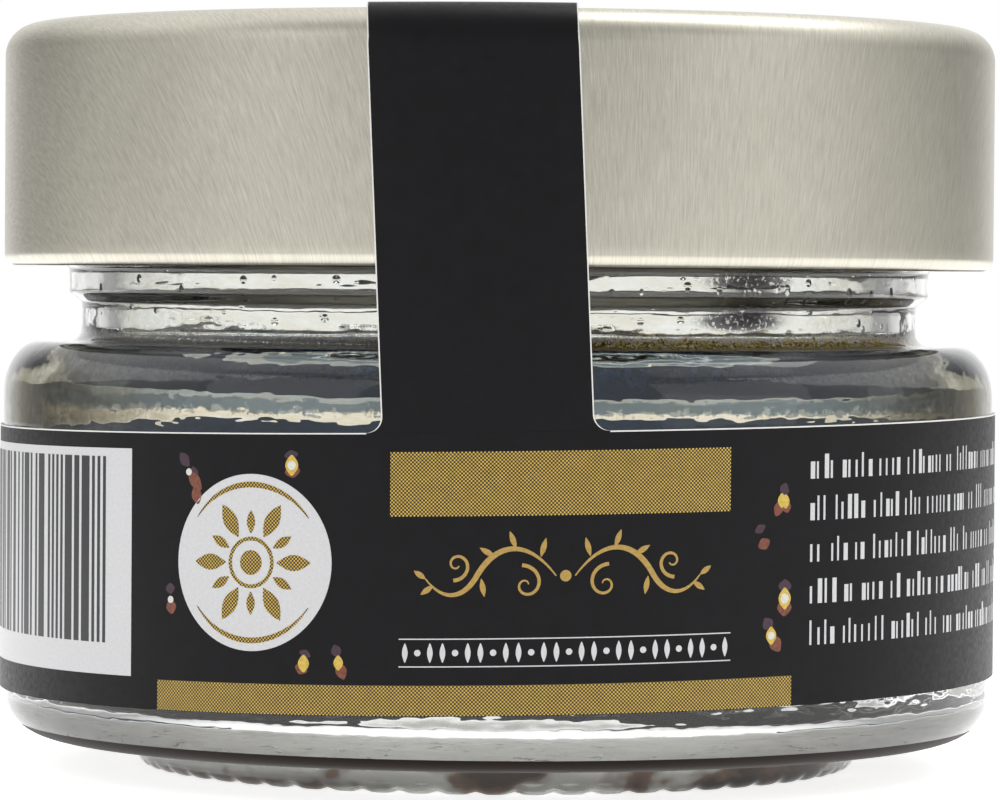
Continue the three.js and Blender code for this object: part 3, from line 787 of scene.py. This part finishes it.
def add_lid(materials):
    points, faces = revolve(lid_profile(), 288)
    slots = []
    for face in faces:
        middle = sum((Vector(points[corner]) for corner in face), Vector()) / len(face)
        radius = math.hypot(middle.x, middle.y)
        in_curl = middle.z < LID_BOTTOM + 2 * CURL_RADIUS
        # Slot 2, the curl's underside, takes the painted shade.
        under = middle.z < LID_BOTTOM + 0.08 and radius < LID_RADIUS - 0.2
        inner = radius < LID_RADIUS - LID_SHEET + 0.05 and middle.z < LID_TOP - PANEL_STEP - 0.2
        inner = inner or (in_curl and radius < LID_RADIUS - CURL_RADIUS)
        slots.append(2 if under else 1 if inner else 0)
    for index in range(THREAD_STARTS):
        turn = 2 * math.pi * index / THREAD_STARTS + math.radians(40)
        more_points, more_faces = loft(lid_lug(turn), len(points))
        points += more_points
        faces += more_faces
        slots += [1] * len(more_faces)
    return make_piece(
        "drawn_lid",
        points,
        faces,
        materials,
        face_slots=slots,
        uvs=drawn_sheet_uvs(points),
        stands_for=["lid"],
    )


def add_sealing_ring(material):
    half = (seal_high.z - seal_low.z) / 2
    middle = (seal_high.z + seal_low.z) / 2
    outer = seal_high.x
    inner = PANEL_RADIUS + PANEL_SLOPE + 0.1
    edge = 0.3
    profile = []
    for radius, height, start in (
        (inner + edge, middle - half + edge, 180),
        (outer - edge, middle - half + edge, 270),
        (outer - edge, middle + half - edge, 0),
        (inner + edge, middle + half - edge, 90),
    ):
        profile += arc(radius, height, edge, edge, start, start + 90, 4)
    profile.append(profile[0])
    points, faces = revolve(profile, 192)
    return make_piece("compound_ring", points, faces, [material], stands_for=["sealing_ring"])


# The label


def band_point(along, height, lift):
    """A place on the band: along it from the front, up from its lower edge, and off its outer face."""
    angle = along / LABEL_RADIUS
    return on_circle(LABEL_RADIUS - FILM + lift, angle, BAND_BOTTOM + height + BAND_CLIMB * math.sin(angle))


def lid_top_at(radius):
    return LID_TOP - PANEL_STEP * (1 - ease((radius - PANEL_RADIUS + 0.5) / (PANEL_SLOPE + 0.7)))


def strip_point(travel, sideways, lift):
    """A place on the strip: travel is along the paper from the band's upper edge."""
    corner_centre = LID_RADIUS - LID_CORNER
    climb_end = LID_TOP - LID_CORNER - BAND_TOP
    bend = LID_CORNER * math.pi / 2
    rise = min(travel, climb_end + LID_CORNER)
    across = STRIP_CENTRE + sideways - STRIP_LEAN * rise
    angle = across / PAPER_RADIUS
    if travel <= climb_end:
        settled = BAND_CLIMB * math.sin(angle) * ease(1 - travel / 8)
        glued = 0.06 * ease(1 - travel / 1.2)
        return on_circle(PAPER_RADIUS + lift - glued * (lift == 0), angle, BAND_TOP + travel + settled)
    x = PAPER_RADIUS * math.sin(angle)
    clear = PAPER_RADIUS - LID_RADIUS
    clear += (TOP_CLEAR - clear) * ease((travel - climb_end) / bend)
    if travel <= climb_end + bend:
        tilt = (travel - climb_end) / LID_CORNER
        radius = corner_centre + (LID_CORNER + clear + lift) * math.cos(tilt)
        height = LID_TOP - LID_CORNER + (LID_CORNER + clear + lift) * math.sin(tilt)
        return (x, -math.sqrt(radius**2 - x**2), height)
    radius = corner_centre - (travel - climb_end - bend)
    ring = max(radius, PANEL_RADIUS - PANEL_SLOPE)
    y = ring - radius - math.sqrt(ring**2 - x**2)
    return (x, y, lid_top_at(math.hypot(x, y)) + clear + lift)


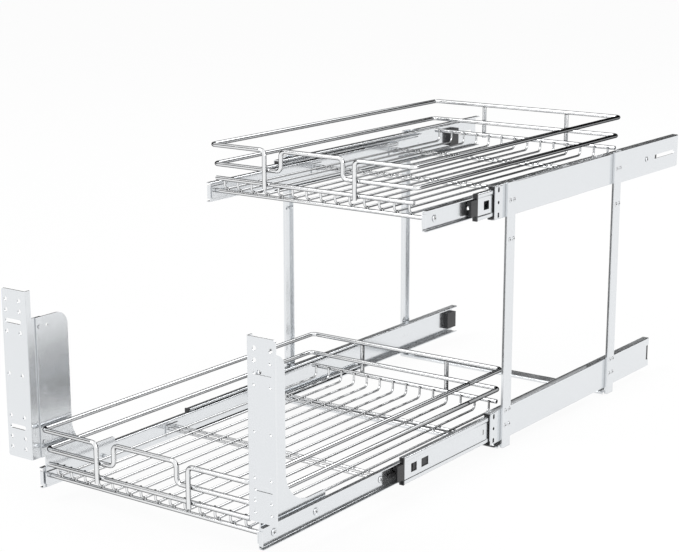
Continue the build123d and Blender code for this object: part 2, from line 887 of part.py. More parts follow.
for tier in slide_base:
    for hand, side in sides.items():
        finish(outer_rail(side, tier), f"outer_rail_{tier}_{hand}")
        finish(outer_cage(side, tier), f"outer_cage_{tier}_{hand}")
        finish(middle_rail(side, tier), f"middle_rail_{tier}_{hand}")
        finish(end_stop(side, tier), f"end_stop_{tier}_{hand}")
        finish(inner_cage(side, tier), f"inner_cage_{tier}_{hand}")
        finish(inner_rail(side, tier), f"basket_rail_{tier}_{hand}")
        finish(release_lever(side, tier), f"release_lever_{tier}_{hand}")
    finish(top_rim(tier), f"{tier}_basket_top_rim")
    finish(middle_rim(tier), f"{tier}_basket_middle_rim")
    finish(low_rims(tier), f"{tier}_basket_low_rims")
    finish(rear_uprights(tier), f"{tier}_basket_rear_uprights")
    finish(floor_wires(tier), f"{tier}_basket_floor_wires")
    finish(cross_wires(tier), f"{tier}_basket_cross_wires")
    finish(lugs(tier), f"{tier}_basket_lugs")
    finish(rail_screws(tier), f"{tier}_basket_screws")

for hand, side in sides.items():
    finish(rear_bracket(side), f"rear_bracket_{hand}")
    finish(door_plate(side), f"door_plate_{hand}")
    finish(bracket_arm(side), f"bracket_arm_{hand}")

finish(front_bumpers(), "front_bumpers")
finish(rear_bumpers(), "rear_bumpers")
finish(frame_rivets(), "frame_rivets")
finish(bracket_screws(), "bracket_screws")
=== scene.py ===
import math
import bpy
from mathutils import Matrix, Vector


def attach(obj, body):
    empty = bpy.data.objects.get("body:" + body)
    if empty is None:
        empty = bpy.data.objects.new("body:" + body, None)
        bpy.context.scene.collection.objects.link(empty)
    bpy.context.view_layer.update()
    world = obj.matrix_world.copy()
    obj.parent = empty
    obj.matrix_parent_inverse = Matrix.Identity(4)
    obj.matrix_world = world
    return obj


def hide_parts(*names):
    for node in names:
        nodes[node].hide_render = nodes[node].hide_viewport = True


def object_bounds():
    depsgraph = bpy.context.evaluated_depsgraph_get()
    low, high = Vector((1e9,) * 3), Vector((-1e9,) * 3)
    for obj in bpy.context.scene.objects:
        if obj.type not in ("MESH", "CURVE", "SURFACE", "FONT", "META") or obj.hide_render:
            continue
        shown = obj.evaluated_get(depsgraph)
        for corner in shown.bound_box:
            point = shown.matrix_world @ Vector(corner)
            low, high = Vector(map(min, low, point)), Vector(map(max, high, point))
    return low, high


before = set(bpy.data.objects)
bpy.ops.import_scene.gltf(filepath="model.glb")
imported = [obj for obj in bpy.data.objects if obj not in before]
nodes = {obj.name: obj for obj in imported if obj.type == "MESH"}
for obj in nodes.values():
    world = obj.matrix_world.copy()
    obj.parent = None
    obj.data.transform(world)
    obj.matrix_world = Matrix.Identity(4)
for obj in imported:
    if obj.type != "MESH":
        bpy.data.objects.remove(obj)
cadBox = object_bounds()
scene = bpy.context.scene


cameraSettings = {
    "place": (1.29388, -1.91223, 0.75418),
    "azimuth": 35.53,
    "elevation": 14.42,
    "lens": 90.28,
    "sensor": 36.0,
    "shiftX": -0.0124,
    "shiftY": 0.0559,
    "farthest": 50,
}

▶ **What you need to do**
Each record must be repeated exactly as it is.

▶ **Result**
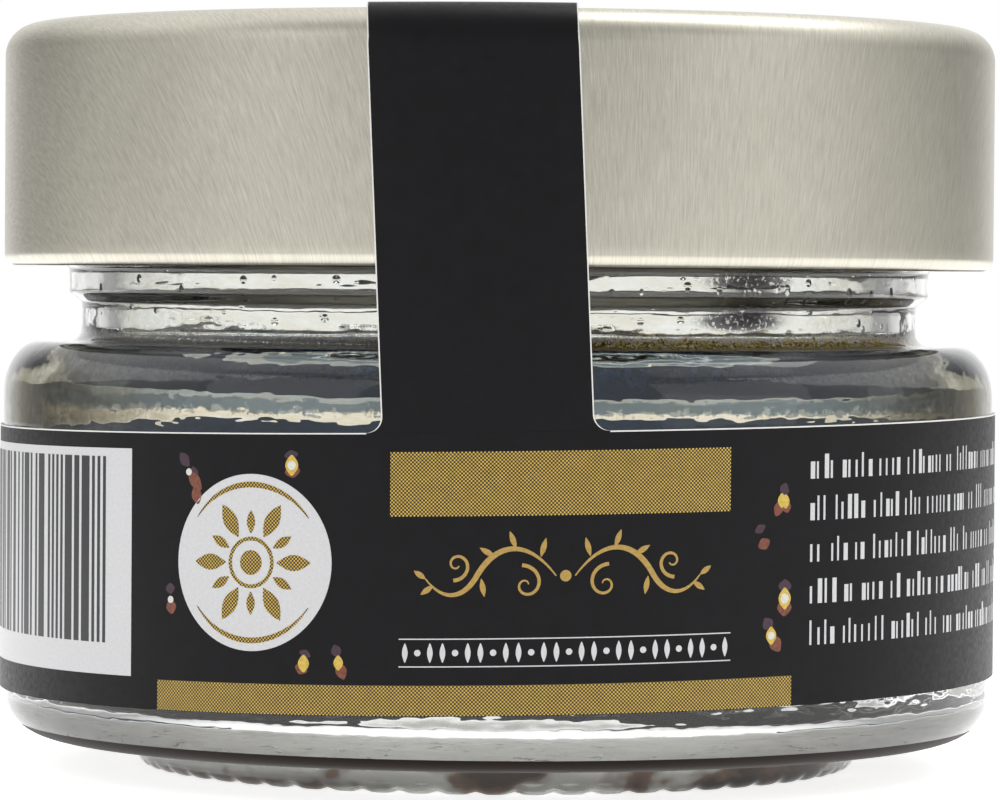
Continue the three.js and Blender code for this object: part 3, from line 787 of scene.py. This part finishes it.
def add_lid(materials):
    points, faces = revolve(lid_profile(), 288)
    slots = []
    for face in faces:
        middle = sum((Vector(points[corner]) for corner in face), Vector()) / len(face)
        radius = math.hypot(middle.x, middle.y)
        in_curl = middle.z < LID_BOTTOM + 2 * CURL_RADIUS
        # Slot 2, the curl's underside, takes the painted shade.
        under = middle.z < LID_BOTTOM + 0.08 and radius < LID_RADIUS - 0.2
        inner = radius < LID_RADIUS - LID_SHEET + 0.05 and middle.z < LID_TOP - PANEL_STEP - 0.2
        inner = inner or (in_curl and radius < LID_RADIUS - CURL_RADIUS)
        slots.append(2 if under else 1 if inner else 0)
    for index in range(THREAD_STARTS):
        turn = 2 * math.pi * index / THREAD_STARTS + math.radians(40)
        more_points, more_faces = loft(lid_lug(turn), len(points))
        points += more_points
        faces += more_faces
        slots += [1] * len(more_faces)
    return make_piece(
        "drawn_lid",
        points,
        faces,
        materials,
        face_slots=slots,
        uvs=drawn_sheet_uvs(points),
        stands_for=["lid"],
    )


def add_sealing_ring(material):
    half = (seal_high.z - seal_low.z) / 2
    middle = (seal_high.z + seal_low.z) / 2
    outer = seal_high.x
    inner = PANEL_RADIUS + PANEL_SLOPE + 0.1
    edge = 0.3
    profile = []
    for radius, height, start in (
        (inner + edge, middle - half + edge, 180),
        (outer - edge, middle - half + edge, 270),
        (outer - edge, middle + half - edge, 0),
        (inner + edge, middle + half - edge, 90),
    ):
        profile += arc(radius, height, edge, edge, start, start + 90, 4)
    profile.append(profile[0])
    points, faces = revolve(profile, 192)
    return make_piece("compound_ring", points, faces, [material], stands_for=["sealing_ring"])


# The label


def band_point(along, height, lift):
    """A place on the band: along it from the front, up from its lower edge, and off its outer face."""
    angle = along / LABEL_RADIUS
    return on_circle(LABEL_RADIUS - FILM + lift, angle, BAND_BOTTOM + height + BAND_CLIMB * math.sin(angle))


def lid_top_at(radius):
    return LID_TOP - PANEL_STEP * (1 - ease((radius - PANEL_RADIUS + 0.5) / (PANEL_SLOPE + 0.7)))


def strip_point(travel, sideways, lift):
    """A place on the strip: travel is along the paper from the band's upper edge."""
    corner_centre = LID_RADIUS - LID_CORNER
    climb_end = LID_TOP - LID_CORNER - BAND_TOP
    bend = LID_CORNER * math.pi / 2
    rise = min(travel, climb_end + LID_CORNER)
    across = STRIP_CENTRE + sideways - STRIP_LEAN * rise
    angle = across / PAPER_RADIUS
    if travel <= climb_end:
        settled = BAND_CLIMB * math.sin(angle) * ease(1 - travel / 8)
        glued = 0.06 * ease(1 - travel / 1.2)
        return on_circle(PAPER_RADIUS + lift - glued * (lift == 0), angle, BAND_TOP + travel + settled)
    x = PAPER_RADIUS * math.sin(angle)
    clear = PAPER_RADIUS - LID_RADIUS
    clear += (TOP_CLEAR - clear) * ease((travel - climb_end) / bend)
    if travel <= climb_end + bend:
        tilt = (travel - climb_end) / LID_CORNER
        radius = corner_centre + (LID_CORNER + clear + lift) * math.cos(tilt)
        height = LID_TOP - LID_CORNER + (LID_CORNER + clear + lift) * math.sin(tilt)
        return (x, -math.sqrt(radius**2 - x**2), height)
    radius = corner_centre - (travel - climb_end - bend)
    ring = max(radius, PANEL_RADIUS - PANEL_SLOPE)
    y = ring - radius - math.sqrt(ring**2 - x**2)
    return (x, y, lid_top_at(math.hypot(x, y)) + clear + lift)


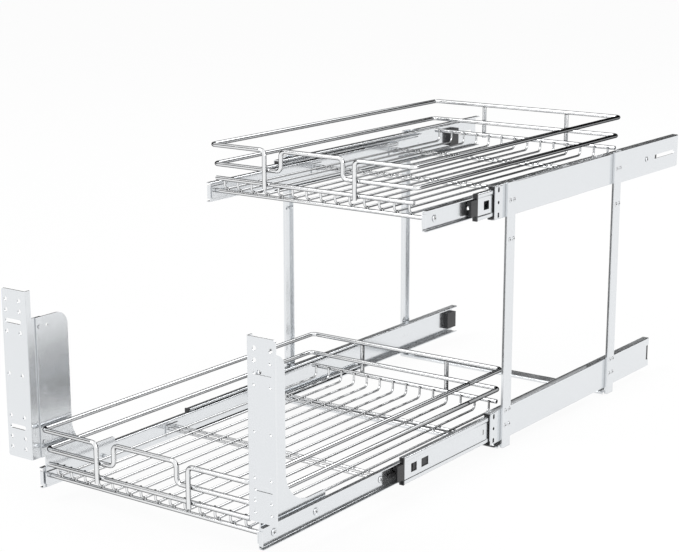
Continue the build123d and Blender code for this object: part 2, from line 887 of part.py. More parts follow.
for tier in slide_base:
    for hand, side in sides.items():
        finish(outer_rail(side, tier), f"outer_rail_{tier}_{hand}")
        finish(outer_cage(side, tier), f"outer_cage_{tier}_{hand}")
        finish(middle_rail(side, tier), f"middle_rail_{tier}_{hand}")
        finish(end_stop(side, tier), f"end_stop_{tier}_{hand}")
        finish(inner_cage(side, tier), f"inner_cage_{tier}_{hand}")
        finish(inner_rail(side, tier), f"basket_rail_{tier}_{hand}")
        finish(release_lever(side, tier), f"release_lever_{tier}_{hand}")
    finish(top_rim(tier), f"{tier}_basket_top_rim")
    finish(middle_rim(tier), f"{tier}_basket_middle_rim")
    finish(low_rims(tier), f"{tier}_basket_low_rims")
    finish(rear_uprights(tier), f"{tier}_basket_rear_uprights")
    finish(floor_wires(tier), f"{tier}_basket_floor_wires")
    finish(cross_wires(tier), f"{tier}_basket_cross_wires")
    finish(lugs(tier), f"{tier}_basket_lugs")
    finish(rail_screws(tier), f"{tier}_basket_screws")

for hand, side in sides.items():
    finish(rear_bracket(side), f"rear_bracket_{hand}")
    finish(door_plate(side), f"door_plate_{hand}")
    finish(bracket_arm(side), f"bracket_arm_{hand}")

finish(front_bumpers(), "front_bumpers")
finish(rear_bumpers(), "rear_bumpers")
finish(frame_rivets(), "frame_rivets")
finish(bracket_screws(), "bracket_screws")
=== scene.py ===
import math
import bpy
from mathutils import Matrix, Vector


def attach(obj, body):
    empty = bpy.data.objects.get("body:" + body)
    if empty is None:
        empty = bpy.data.objects.new("body:" + body, None)
        bpy.context.scene.collection.objects.link(empty)
    bpy.context.view_layer.update()
    world = obj.matrix_world.copy()
    obj.parent = empty
    obj.matrix_parent_inverse = Matrix.Identity(4)
    obj.matrix_world = world
    return obj


def hide_parts(*names):
    for node in names:
        nodes[node].hide_render = nodes[node].hide_viewport = True


def object_bounds():
    depsgraph = bpy.context.evaluated_depsgraph_get()
    low, high = Vector((1e9,) * 3), Vector((-1e9,) * 3)
    for obj in bpy.context.scene.objects:
        if obj.type not in ("MESH", "CURVE", "SURFACE", "FONT", "META") or obj.hide_render:
            continue
        shown = obj.evaluated_get(depsgraph)
        for corner in shown.bound_box:
            point = shown.matrix_world @ Vector(corner)
            low, high = Vector(map(min, low, point)), Vector(map(max, high, point))
    return low, high


before = set(bpy.data.objects)
bpy.ops.import_scene.gltf(filepath="model.glb")
imported = [obj for obj in bpy.data.objects if obj not in before]
nodes = {obj.name: obj for obj in imported if obj.type == "MESH"}
for obj in nodes.values():
    world = obj.matrix_world.copy()
    obj.parent = None
    obj.data.transform(world)
    obj.matrix_world = Matrix.Identity(4)
for obj in imported:
    if obj.type != "MESH":
        bpy.data.objects.remove(obj)
cadBox = object_bounds()
scene = bpy.context.scene


cameraSettings = {
    "place": (1.29388, -1.91223, 0.75418),
    "azimuth": 35.53,
    "elevation": 14.42,
    "lens": 90.28,
    "sensor": 36.0,
    "shiftX": -0.0124,
    "shiftY": 0.0559,
    "farthest": 50,
}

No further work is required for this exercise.